Owners who treat renewal as a routine, scheduled task tend to have far fewer problems than owners who only think about it when an inspector or landlord brings it up.

What Typically Needs Renewing

Depending on how a studio is structured and licensed locally, several distinct approvals may need periodic renewal, not just one master license. These commonly include:

  • The municipal or district business operating license tied to the studio's physical address.
  • Any specific health or sanitation permit covering the tattooing activity itself.
  • Individual health certificates for each working artist, which often expire on a shorter cycle than the studio's own license.
  • Waste disposal service contracts, which are not strictly a government license but function as an ongoing compliance obligation that inspectors may check.
  • Work permits and visa extensions for any foreign staff, which run on their own separate renewal calendar entirely disconnected from the studio's license cycle.

Because these renewal cycles do not always align neatly with one another, studios benefit from tracking each one separately rather than assuming a single renewal date covers everything.

Building a Renewal Calendar

A simple but effective practice is maintaining a written calendar — even a basic spreadsheet — listing every license, permit, and certificate the studio holds, along with its issue date, expiration date, and the renewal window during which an application should be submitted. Some renewals need to be initiated a certain number of weeks before expiration, and submitting too close to the deadline risks a gap in valid coverage if the renewal process takes longer than expected.

This calendar is also useful during staff turnover. A studio manager who leaves without documenting what needs renewing when can leave a successor scrambling to figure out the studio's compliance status from scratch.

What Changes at Renewal Time

Renewal is not always a simple rubber stamp of the prior year's approval.

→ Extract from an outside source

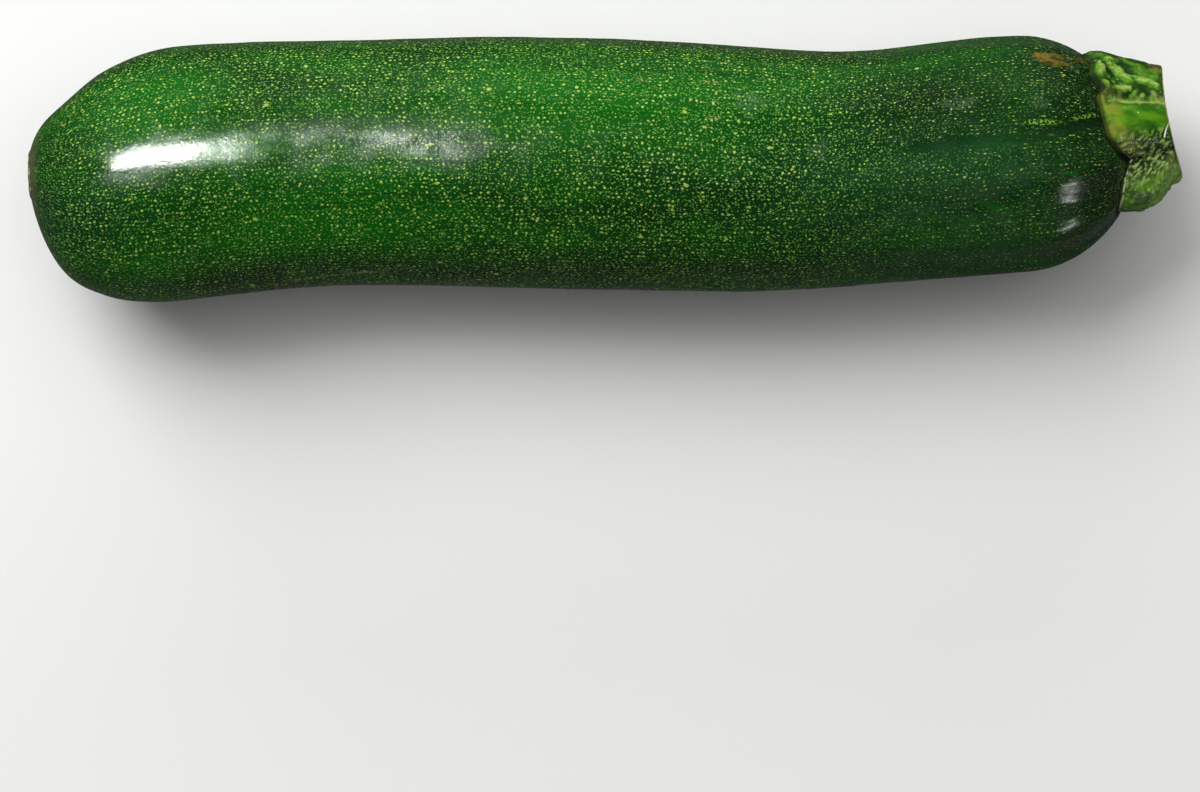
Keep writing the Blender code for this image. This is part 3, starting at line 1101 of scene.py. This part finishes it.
def add_floor():
    bpy.ops.mesh.primitive_plane_add(size=4.0)
    ground = bpy.context.object
    ground.name = "floor"
    ground.data.materials.append(plain_material("pale floor", FLOOR_COLOUR, roughness=0.7))
    ground.visible_glossy = False


def add_area_light(name, gives, place, aim, width, depth, watts):
    """A soft box that looks from its place to its aim, with its width level."""
    light = bpy.data.lights.new(name, "AREA")
    light.shape = "RECTANGLE"
    light.size = width
    light.size_y = depth
    light.energy = watts
    lamp = bpy.data.objects.new(name, light)
    bpy.context.scene.collection.objects.link(lamp)
    lamp.location = place
    lamp.rotation_euler = (Vector(aim) - lamp.location).to_track_quat("-Z", "Y").to_euler()
    lamp.visible_glossy = gives == "shine"
    lamp.visible_diffuse = gives == "light"


def add_lights():
    """Three large soft boxes give the light, and four small ones the shine."""
    for light in LIGHTS:
        add_area_light(*light)
    world = bpy.data.worlds.new("soft_studio")
    world.use_nodes = True
    background = world.node_tree.nodes["Background"]
    background.inputs["Color"].default_value = WORLD_COLOUR
    background.inputs["Strength"].default_value = WORLD_STRENGTH
    bpy.context.scene.world = world
    bpy.context.scene.view_settings.view_transform = "Standard"


def add_camera():
    camera = bpy.data.cameras.new("camera")
    camera.sensor_width = SENSOR_WIDTH
    camera.lens = SENSOR_WIDTH * CAMERA_DISTANCE / PHOTO_WIDTH
    viewer = bpy.data.objects.new("camera", camera)
    viewer.location = (*PHOTO_CENTRE, PHOTO_LEVEL + CAMERA_DISTANCE)
    bpy.context.scene.collection.objects.link(viewer)
    bpy.context.scene.camera = viewer


def add_piece(piece, node):
    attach(piece, "root")
    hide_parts(node)


def main():
    add_camera()
    add_lights()
    add_floor()
    fruit = grow("fruit_skin", fruit_tree(skin_material()), FRUIT_SIZES)
    stem = grow("stem_flesh", stem_tree(stem_material()), {**STEM_SIZES, "Seat": fruit})
    add_piece(fruit, "fruit")
    add_piece(stem, "stem")
    hair = plain_material("zucchini bristle", HAIR_COLOUR, roughness=0.35)
    hairs = grow("stem_bristles", hair_tree(hair), {**HAIR_SIZES, "Stem": stem})
    add_piece(hairs, "stem")


main()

Depending on the type of license, inspectors may conduct a fresh review at renewal time, which is one more reason ongoing compliance matters more than a single strong showing at initial licensing. Fee schedules, required documentation, and even the renewal process itself can change from year to year as regulations are updated, so assuming the renewal will look exactly like last year's is not a safe bet.

Studios that have added staff, changed their physical layout, or expanded services since the last renewal should expect that these changes may need to be disclosed or reflected in updated paperwork, rather than quietly carried over.

Practical Renewal Habits

  1. Keep a master calendar of every license, permit, and certificate with its expiration date, reviewed monthly.
  2. Start renewal paperwork well before the deadline rather than at the last possible moment.
  3. Confirm current fee schedules and requirements each cycle rather than assuming last year's figures still apply.
  4. Update paperwork to reflect any changes in staffing, layout, or services since the last renewal.
  5. Keep a physical and digital archive of all past licenses and renewal confirmations in case of a dispute or inspection.

Renewal timelines, required documents, and fees are set and adjusted by local and national authorities and can vary by province, so specific figures should always be confirmed directly with the relevant licensing office rather than assumed from general guidance or a previous year's experience.

Budgeting for Renewal as a Recurring Line Item

It is worth treating license and permit renewal costs as a predictable annual line item in the studio's budget rather than a surprise expense that shows up once a year and disrupts cash flow. Beyond the government fees themselves, renewal often involves incidental costs — updated health screenings for staff, minor facility adjustments to address something an inspector flagged previously, or professional fees if an accountant or lawyer assists with the paperwork. Studios that build a modest renewal reserve into their annual financial planning tend to handle this recurring obligation far more smoothly than studios that treat each renewal cycle as an unplanned scramble for both paperwork and funds.